A patent case winding its way through U.S. District Court has the potential to hinder biotechnology R&D if the judge hearing the case rules in favor of the plaintiffs, led by the American Civil Liberties Union.
The ACLU’s complaint turns on a pair of patents that the U.S. Patent and Trademark Office granted Myriad Genetics in 1998 for isolated versions of the BRCA1 and BRCA2 gene sequences. Mutations in these tumor-suppressing genes have been shown to have links with both breast and ovarian cancers. A chief use of the sequences is for mutation screenings.
BIO has filed a friend-of-the-court brief siding with USPTO and Myriad, a Salt Lake City biopharmaceutical company that focuses on molecular diagnostics. “In many cases, gene-based patents are critical for a biotech company’s ability to attract the capital and investment necessary for the development of innovative diagnostic, therapeutic, agricultural and environmental products,” the brief notes.
The ruling could deal a major blow to the biotech industry because so many of its companies are small organizations that have yet to bring their products to market or to attain profitability, notes Hans Sauer, BIO’s associate general counsel for intellectual property.
“Unprecedented constitutional and statutory challenges to the patenting of isolated DNA molecules go far beyond the BRCA1 and BRCA2 genes at issue in this case,” he writes in the brief.

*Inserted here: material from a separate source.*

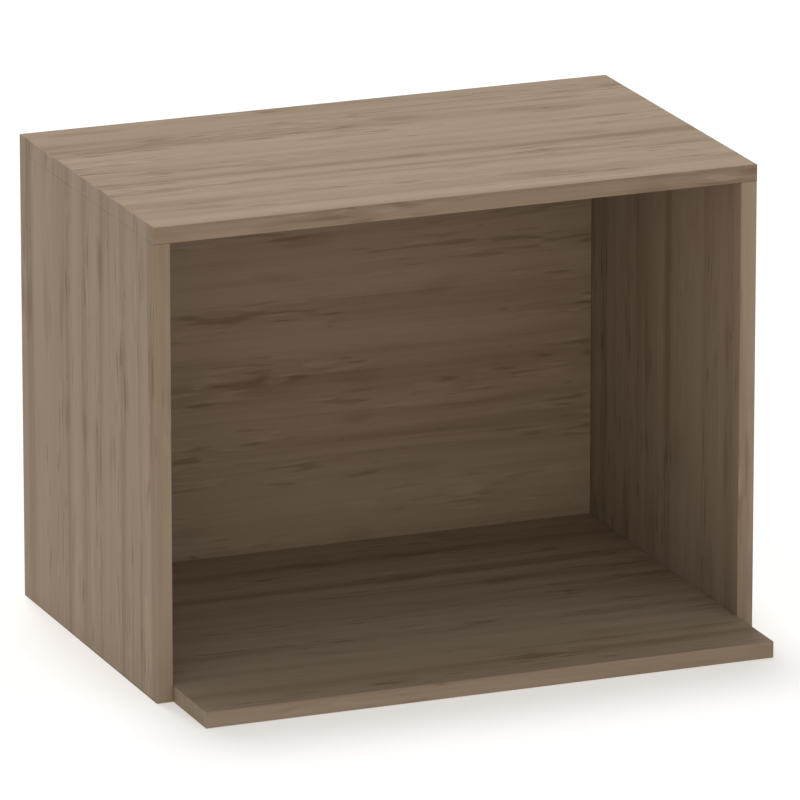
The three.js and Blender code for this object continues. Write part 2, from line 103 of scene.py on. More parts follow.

The ACLU argues that the government should not grant patents covering the most basic information tied to the human body’s natural programming. It suggests that the USPTO has erred in allowing these patents as an exception to its general rules that no naturally occurring substance can receive a patent.
A Natural Divide
But are Myriad’s isolated versions of BRCA1 and BRCA2 natural gene sequences? They definitely are not, Sauer points out. “The claimed isolated DNA molecules differ in structure, function, utility and information content from natural BRCA1 and BRCA2 sequences,” according to his brief. “So significant are these differences that the claimed DNAs have qualities that make them differ in kind from native sequences and are more than sufficient to confer patent eligibility.”
It is the isolation process itself that creates the break with nature. When a lab isolates a DNA molecule, the process imparts new utility, structure and function that do not exist in nature, Sauer says. Biotechnology companies isolate and purify the sequences to make them hardier for uses in further R&D and to limit control factors.
What’s more, the brief notes, precedent favors Myriad and USPTO.
“Since a landmark U.S. Supreme Court decision in 1980 related to gene patenting, the USPTO has granted tens of thousands of genetic and genetic-related patents, which cover a large number of lifesaving pharmaceutical and diagnostic products,” Myriad noted in a press statement last year.
Although the U.S. Supreme Court has never squarely addressed the patent eligibility of isolated and purified DNA molecules, other rulings in patent suits do illustrate a wide acceptance of such as patent eligible subject matter, Sauer says. “Respectfully, this court should refrain from altering the status quo.”
Filed last May, the suit recently reached the courtroom phase. U.S. District Judge Robert W. Sweet began hearing arguments in the case in January.